Nothing happens with RCX=0; rep prefixes do check for zero first like the pseudocode says. (Unlike the loop instruction which is exactly like the bottom of a do{}while(--ecx), or a dec rcx/jnz but without affecting FLAGS.)
I think I've heard of this rarely being used as an idiom for a conditional load or store with rep lodsw or rep stosw with a count of 0 or 1, especially in the bad old days before cmov. (cmov is an unconditional load feeding an ALU select operation, so it needs a valid address, unlike rep lods with a count of zero.) This is not efficient especially for rep stos on modern x86 with Fast Strings microcode (P6 and later), especially without anything like Fast Short Rep-Movs (Ice Lake IIRC.)
The same applies for instructions that treat the prefixes as repz / repnz (cmps/scas) instead of unconditional rep (lods/stos/movs). Doing zero iterations means they leave FLAGS umodified.
If you want to check FLAGS after a repe/ne cmps/scas, you need to make sure the count was non-zero, or that FLAGS was already set such that you'll branch in a useful way for zero-length buffers. (Perhaps from xor-zeroing a register that you're going to want later.)

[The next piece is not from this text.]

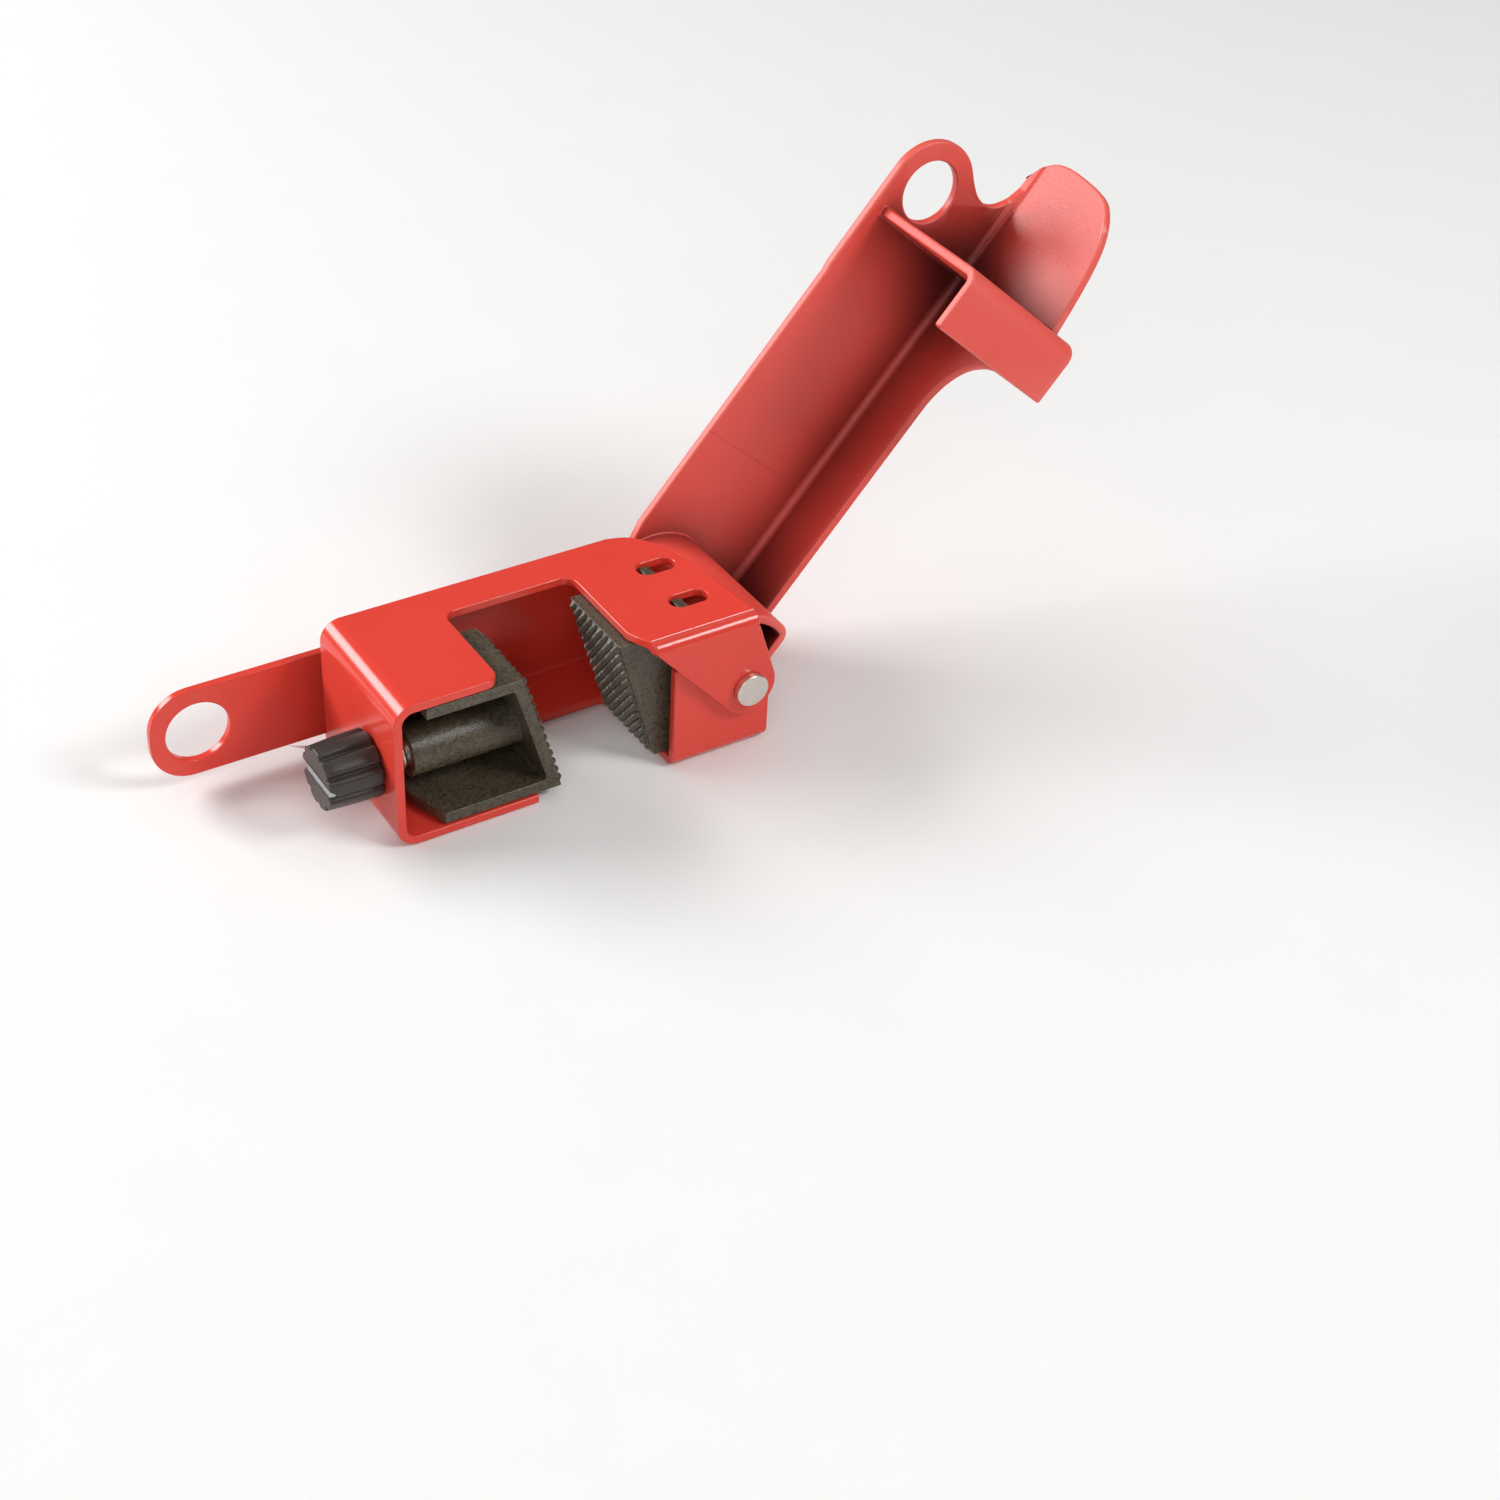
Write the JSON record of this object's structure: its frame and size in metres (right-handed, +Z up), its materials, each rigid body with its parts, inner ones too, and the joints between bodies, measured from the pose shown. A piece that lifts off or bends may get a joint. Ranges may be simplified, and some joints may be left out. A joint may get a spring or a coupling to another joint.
{
  "type": "lockout hasp",
  "caption": "Breaker lockout hasp: bent red steel channel with two toothed jaws closed by a thumbscrew, and a hinged red cover that swings over the screw and takes a padlock.",
  "frame": {"origin": "centre of the padlock hole on the back face of the steel strip", "axes": "+X along the strip towards the hinge pin, +Y out of the strip's back, along the padlock hole and the hinge pin, +Z up"},
  "size_m": [0.1959, 0.0447, 0.0994],
  "materials": {
    "red_powder_coat": "gloss powder coat",
    "red_polymer": "fine mould grain",
    "dark_polymer": "glass-filled, mottled",
    "black_polymer": "satin",
    "plated_steel": "zinc plated, satin"
  },
  "bodies": {
    "frame": {"steel_body": "red_powder_coat", "hinge_rivet": "plated_steel", "fixed_jaw": "dark_polymer"},
    "cover": {"cover": "red_polymer"},
    "screw": {"thumb_knob": "black_polymer", "thumb_screw": "plated_steel", "retaining_ring": "plated_steel"},
    "slider": {"sliding_jaw": "dark_polymer"}
  },
  "joints": [
    {"name": "cover_hinge", "type": "hinge", "parent": "frame", "child": "cover", "pos_m": [0.0955, 0, 0.0031], "axis": [0, 1, 0], "range_deg": [-131.5, 0]},
    {"name": "thumb_screw_turn", "type": "hinge", "parent": "frame", "child": "screw", "pos_m": [0.0236, -0.0268, 0.0013], "axis": [1, 0, 0], "range_deg": [0, 3680]},
    {"name": "jaw_slide", "type": "slide", "parent": "frame", "child": "slider", "axis": [1, 0, 0], "range_m": [0, 0.01298]}
  ],
  "couplings": [
    {"joint": "thumb_screw_turn", "follows": "jaw_slide", "rad_per_m": 4947.4}
  ]
}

rep movs and rep stos have fast-strings microcode on CPUs since P6, but the startup overhead makes them rarely worth it, especially when sizes can be short and/or data might be misaligned. They're more useful in kernel code where you can't freely use XMM registers. Some recent CPUs like Ice Lake have fast-short-rep microcode that I think is supposed to reduce startup overhead for small counts.
repe/ne scas/cmps do not have fast-strings microcode on most CPUs, only on very recent CPUs like Sapphire Rapids and maybe Alder Lake P-cores. So they're quite slow, like one load per clock cycle (so 2 cycles per count for cmpsb/w/d/q) according to testing by https://agner.org/optimize/ and https://uops.info/.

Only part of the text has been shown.